Schockierende Prognosen: Deutschlands Wirtschaft schrumpft
Ökonomen sehen bei einem Gasmangel in Deutschland das hohe Risiko einer Rezession, die in ihrem Ausmaß für Deutschland beispiellos wäre. Die deutsche Volkswirtschaft könnte um 7,9 % in 2023 schrumpfen, wenn der Winter kalt wird und die Verbraucher nicht ausreichend Energie einsparen. Allerdings dürfte eine Notlage bei hohem Füllstand der Gasspeicher verhindert werden. Nichtsdestotrotz erwarte man auch im Basis-Szenario einen Rückgang des BIP um 0,4 % in 2023. Wachstum dürfte es in Deutschland erst wieder 2024 geben.
Die hohen #Gaspreise führen zu einem "Wohlstandsverlust" in Deutschland, warnen die führenden Wirtschaftsforschungsinstitute.
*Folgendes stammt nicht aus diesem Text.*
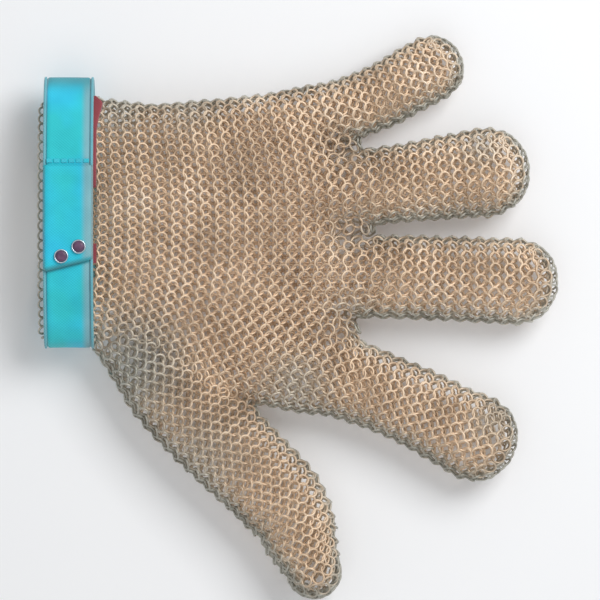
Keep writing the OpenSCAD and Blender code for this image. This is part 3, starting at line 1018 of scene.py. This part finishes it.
def band_faces(size, rows, closed):
    """Quads between rows of points round a band's section, and over the ends of one that isn't closed."""
    faces = []
    for r in range(rows if closed else rows - 1):
        here, there = r * size, (r + 1) % rows * size
        for k in range(size):
            n = (k + 1) % size
            faces.append((here + k, here + n, there + n, there + k))
    if not closed:
        for end in (0, (rows - 1) * size):
            for k in range(size // 2 - 1):
                opposite = end + size - 1 - k
                faces.append((end + k, end + k + 1, opposite - 1, opposite))
    return faces


def band(name, span, layer, turns, closed=False, edge=0.5, wave=0.0, slant=None, widen=None):
    """A strip of fabric round the wrist with rounded edges.

    span holds where its two edges lie along x, and layer how far its two faces lie out from the strap's
    outside. slant moves a turn by its place along x, and widen gives each turn some more width.
    """
    across = np.linspace(0, 1, 15)
    profile = [(share, True) for share in across] + [(share, False) for share in across[::-1]]
    width, thick = span[1] - span[0], layer[1] - layer[0]
    points = []
    for turn in turns:
        extra = widen(turn) if widen else 0
        for share, outside in profile:
            x = span[0] + share * (width + extra)
            near_edge = min(share, 1 - share) * width
            drop = thick / 2 * max(0, 1 - near_edge / edge) ** 2
            out = layer[1] - drop if outside else layer[0] + drop
            out += wave * wear(turn, x)
            out -= TAPE_SINK * extra * share
            points.append((x, *strap_point(slant(turn, x) if slant else turn, out)))
    return mesh_object(name, points, band_faces(len(profile), len(turns), closed))


def tongue_turn(turn, x):
    """Stretches the tongue so that its end lies on a slant."""
    end_y = TONGUE_END_Y + (x - STRAP_START) * math.tan(TONGUE_SLANT)
    slant = math.acos((end_y - STRAP_SHIFT) / STRAP_A)
    return TONGUE_ROOT + (turn - TONGUE_ROOT) * (slant - TONGUE_ROOT) / (TONGUE_END - TONGUE_ROOT)


def tape_growth(turn):
    """How much further the red tape stands out towards the little finger side."""
    swell = smoothstep((turn - TAPE_FROM) / TAPE_SWELL)
    return TAPE_GROWTH * swell * (1 - smoothstep((turn - TAPE_FROM) / TAPE_FADE))


def riding_strap(obj, node, material):
    obj.data.materials.append(material)
    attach(obj, "hand")
    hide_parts(node)


def build_loop(webbing, rim):
    """The strap's loop, and the folded rims along its two edges."""
    circle = [2 * math.pi * k / LOOP_STEPS for k in range(LOOP_STEPS)]
    cover = RIM_W * RIM_COVER
    folded = (-STRAP_T - RIM_INSIDE, RIM_OUTSIDE)
    span = (STRAP_START + cover, STRAP_END - cover)
    loop = band("strap_webbing", span, (-STRAP_T, 0.0), circle, closed=True, wave=STRAP_WAVE)
    riding_strap(loop, "wrist_strap", webbing)
    edges = {"wrist": (STRAP_START, STRAP_START + RIM_W), "hand": (STRAP_END - RIM_W, STRAP_END)}
    for side, span in edges.items():
        binding = band(f"strap_binding_{side}", span, folded, circle, closed=True, wave=STRAP_WAVE)
        riding_strap(binding, f"strap_rim_{side}", rim)


def build_tongue(webbing):
    """The strap's overlapping end, which lies over the loop from its seam."""
    turns = list(np.linspace(TONGUE_ROOT, TONGUE_END, TONGUE_STEPS))
    span = (STRAP_START + TONGUE_SIDE_GAP, STRAP_END - TONGUE_SIDE_GAP)
    layer = (TONGUE_LIFT, TONGUE_LIFT + TONGUE_T)
    tongue = band("tongue_webbing", span, layer, turns, edge=0.9, slant=tongue_turn)
    tongue.data.materials.append(webbing)
    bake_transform(tongue)
    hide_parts("strap_tongue")


def build_tape(red):
    """The red tape inside the strap, which shows along its hand edge on the back."""
    turns = list(np.linspace(TAPE_FROM, TAPE_TO, TAPE_STEPS))
    span = (STRAP_END - TAPE_HIDDEN, STRAP_END + TAPE_SHOWN)
    layer = [-STRAP_T + depth for depth in TAPE_DEPTHS]
    tape = band("red_tape", span, layer, turns, edge=0.3, widen=tape_growth)
    riding_strap(tape, "red_edge_tape", red)


def build_strap():
    """The strap's pieces, and the materials of the CAD nodes that stay as they are."""
    webbing = weave_material("webbing", (0.008, 0.45, 0.66), (0.025, 0.69, 0.95), worn=True)
    rim = weave_material("webbing_rim", (0.08, 0.34, 0.42), (0.18, 0.50, 0.58))
    thread = weave_material("thread", (0.02, 0.42, 0.53), (0.05, 0.62, 0.75))
    red = weave_material("red_tape", (0.20, 0.025, 0.035), (0.34, 0.06, 0.075))
    cap = plastic_material("cap_plastic", (0.09, 0.04, 0.09), (0.17, 0.08, 0.15))
    steel = stud_steel_material()
    build_loop(webbing, rim)
    build_tongue(webbing)
    build_tape(red)
    finishes = {"strap_tacks": thread, "tongue_seam": thread, "stud_posts": steel, "stud_rims": steel,
                "stud_caps": cap, "red_end_tape": red}
    for node, material in finishes.items():
        mesh = frame["nodes"][node].data
        mesh.materials.clear()
        mesh.materials.append(material)


# ---- Floor, light and camera ----

def build_stage():
    """A sheet of white paper just under the part."""
    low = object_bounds()[0][2] / MM - FLOOR_GAP
    corners = [(x * FLOOR_HALF, y * FLOOR_HALF, low) for x, y in ((-1, -1), (1, -1), (1, 1), (-1, 1))]
    floor = mesh_object("floor", corners, [(0, 1, 2, 3)], smooth=False)
    material, tree, shader = new_material("floor_paper", roughness=0.9)
    color = ramp(tree, noise(tree, scale=3.0), (0.3, (0.90, 0.91, 0.93)), (0.7, (0.93, 0.94, 0.955)))
    tree.links.new(color, shader.inputs["Base Color"])
    floor.data.materials.append(material)


def area_light(name, place, target, size, power):
    """A square light that shines from a place towards a target, all in metres."""
    light = bpy.data.lights.new(name, "AREA")
    light.size = size
    light.energy = power
    obj = bpy.data.objects.new(name, light)
    obj.location = place
    direction = np.array(target) - np.array(place)
    obj.rotation_euler = Vector(direction).to_track_quat("-Z", "Y").to_euler()
    bpy.context.scene.collection.objects.link(obj)


def build_light():
    middle = (0.1, -0.03, 0)
    area_light("key_light", place=(0.6, 0.42, 0.85), target=middle, size=0.6, power=7.4)
    area_light("fill_light", place=(0.1, -0.5, 1.2), target=middle, size=1.0, power=2)
    world = bpy.data.worlds.new("studio")
    world.use_nodes = True
    background = world.node_tree.nodes["Background"]
    background.inputs["Color"].default_value = (1, 1, 1, 1)
    background.inputs["Strength"].default_value = 0.46
    bpy.context.scene.world = world
    bpy.context.scene.view_settings.view_transform = "Standard"


def build_camera():
    """Straight over the hand, and far off."""
    camera = bpy.data.cameras.new("camera")
    camera.sensor_width = 36
    camera.lens = 400
    distance = VIEW_WIDTH * camera.lens / camera.sensor_width
    obj = bpy.data.objects.new("camera", camera)
    obj.location = (VIEW_X * MM, VIEW_Y * MM, (VIEW_Z + distance) * MM)
    bpy.context.scene.collection.objects.link(obj)
    bpy.context.scene.camera = obj


build_camera()
build_mail(steel_material())
build_strap()
build_stage()
build_light()
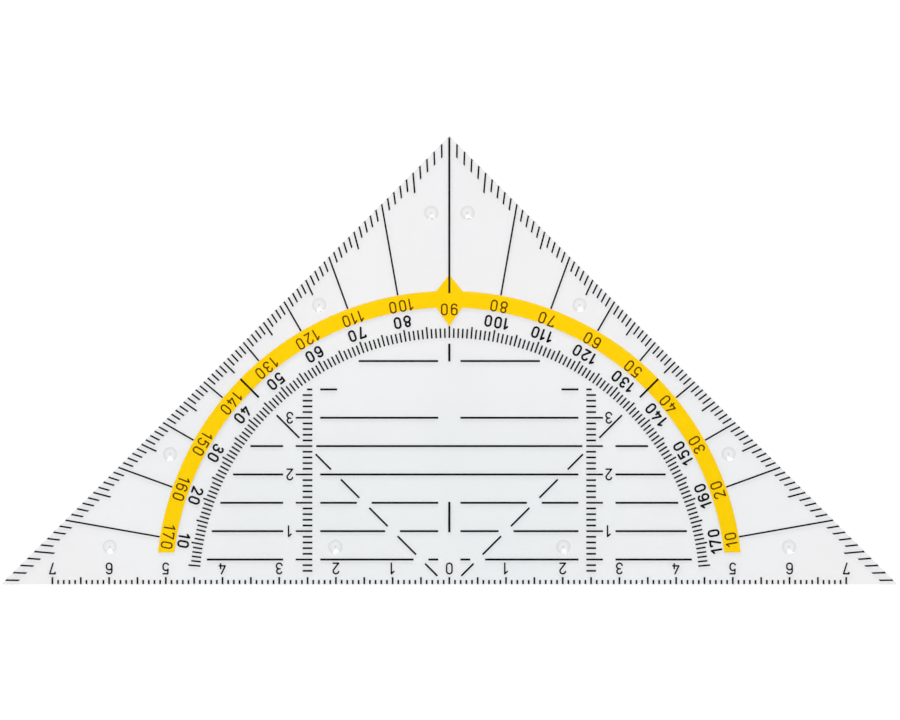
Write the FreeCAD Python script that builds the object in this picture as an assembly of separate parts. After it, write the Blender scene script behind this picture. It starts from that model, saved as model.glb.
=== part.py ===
import FreeCAD, Part
import math
import os
from FreeCAD import Vector

# A clear geometry set square with a printed protractor and centimetre scales.
# One moulded plate carries ten small nubs underneath, which lift it off wet ink.
# All print is on the underside and reads through the plate: black lines and
# numerals first, then a yellow band with a pointer over the right angle.
# The origin is the zero mark on the drawing edge, at paper height. +X runs along
# the drawing edge, +Y to the right-angled corner and +Z up out of the paper.
# Sizes are in millimetres and angles in degrees, counted from +X about the zero.

# Plate, half of a square cut along its diagonal
HYPOTENUSE = 158.0
PLATE_THICKNESS = 1.5
CORNER_RADIUS = 0.15

# Nubs under the plate: a pair below the apex, two pairs outside the band and two
# pairs along the drawing edge
NUB_DIAMETER = 2.6
NUB_HEIGHT = 0.3
NUB_TIP_DIAMETER = 0.4
APEX_NUB_SPREAD = 6.4
APEX_NUB_DROP = 13.5
BAND_NUB_GAP = 1.35
BAND_NUB_SWING = 20.0
EDGE_NUB_RISE = 6.6
CORNER_NUB_INSET = 19.1
FIELD_NUB_SPREAD = 40.2

# Ink. All black print but the edge scale sits a little towards the drawing edge, as it
# does on the photographed one, and a drop of 0 makes it true to the zero mark.
INK_THICKNESS = 0.02
BLACK_DROP = 0.65
FINE_LINE = 0.30
SCALE_LINE = 0.33
DIAGONAL_LINE = 0.33
FIELD_LINE = 0.36
HEAVY_LINE = 0.37
CENTRE_LINE = 0.41
PRINT_MARGIN = 0.05

# Numerals: height over all, the rest along the middle of the stroke
CAP_HEIGHT = 2.14
DIGIT_WIDTH = 0.95
ONE_WIDTH = 0.45
DIGIT_GAP = 0.80
SCALE_STROKE = 0.28
INNER_STROKE = 0.36
OUTER_STROKE = 0.27

# Scale along the drawing edge
DIVISION = 1.0
SCALE_END_CLEARANCE = 8.0
SHORT_EDGE_TICK = 0.75
LONG_EDGE_TICK = 1.25
EDGE_NUMERAL_GAP = 0.45

# Protractor ticks along the two legs, measured square to the leg
DEGREE_TICK = 1.77
FIVE_DEGREE_TICK = 2.78

# Yellow band, inside the legs, with a pointer out and in at the right angle
BAND_LEG_CLEARANCE = 4.16
BAND_WIDTH = 2.9
BAND_FOOT_RISE = 5.6
POINTER_OUT = 2.88
POINTER_IN = 3.3
POINTER_HALF_WIDTH = 2.32
BAND_NUMERAL_SHIFT = 0.15
BAND_ONE_LAG = 0.28
RIGHT_ANGLE_NUMERAL_SHIFT = -1.15
RIGHT_ANGLE_LINE_GAP = 0.28
DIAGONAL_MARK_IN = 1.3
DIAGONAL_MARK_OUT = 0.43

# Inner ring of degree ticks and its numerals
INNER_NUMERAL_GAP = 0.155
INNER_ONE_LAG = 0.1
RING_NUMERAL_GAP = 0.325
RING_TICK = 1.69
RING_LONG_TICK = 2.1
RING_FOOT_RISE = 3.8

# Field of parallels inside the ring
FIELD_CLEARANCE = 1.0
PARALLEL_STEP = 5.0
CENTRE_GAP = 1.95
CROSSING_GAP = 1.3
DIAGONAL_GAP = 0.87
DIAGONAL_FIRST_GAP = 0.72
DIAGONAL_SCALE_GAP = 0.57
DIAGONAL_START = 2.1
SIDE_SCALE_OFFSET = 24.15
SIDE_TICK = 1.72
SIDE_LONG_TICK = 2.95
SIDE_SCALE_START = 3
SIDE_NUMERAL_GAP = 1.03
PARALLEL_SCALE_GAP = 1.37
OUTER_PARALLEL_GAP = 2.2
UPPER_DASH = 3.0
CENTRE_DASH_FOOT = 3.15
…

Sie rechnen mit einer beispiellosen Rezession und einer Rekordinflation. pic.twitter.com/wg0Evq45oF
— ZDFheute (@ZDFheute) September 29, 2022
Für weiteren Pessimismus sorgt die schwindende Kaufkraft der Verbraucher. Zuletzt kam eine Umfrage des Handelsverbandes Deutschland (HDE) zum Ergebnis, dass sich bereits 60 % der Verbraucher drastisch beim Einkaufen einschränken. In den kommenden Monaten dürften sich sogar drei Viertel der Menschen in Deutschland einschränken.
EZB agiert zögerlich: Euro wird immer schwächer
Problematisch scheint zugleich das Vorgehen der Europäischen Zentralbank. Denn die Zinswende wurde erst spät eingeleitet. Während die Fed in den USA den Leitzins schon stark erhöht hat (und vielleicht sogar über das Ziel hinausschießt), wählt die EZB das andere Extrem. Allerdings könnte die nächste Zinsanhebung mit 0,75 % wieder heftig ausfallen. Die hohe Inflation bleibt ein starkes Argument für einen drastischen Zinsschritt um 75 Basispunkte.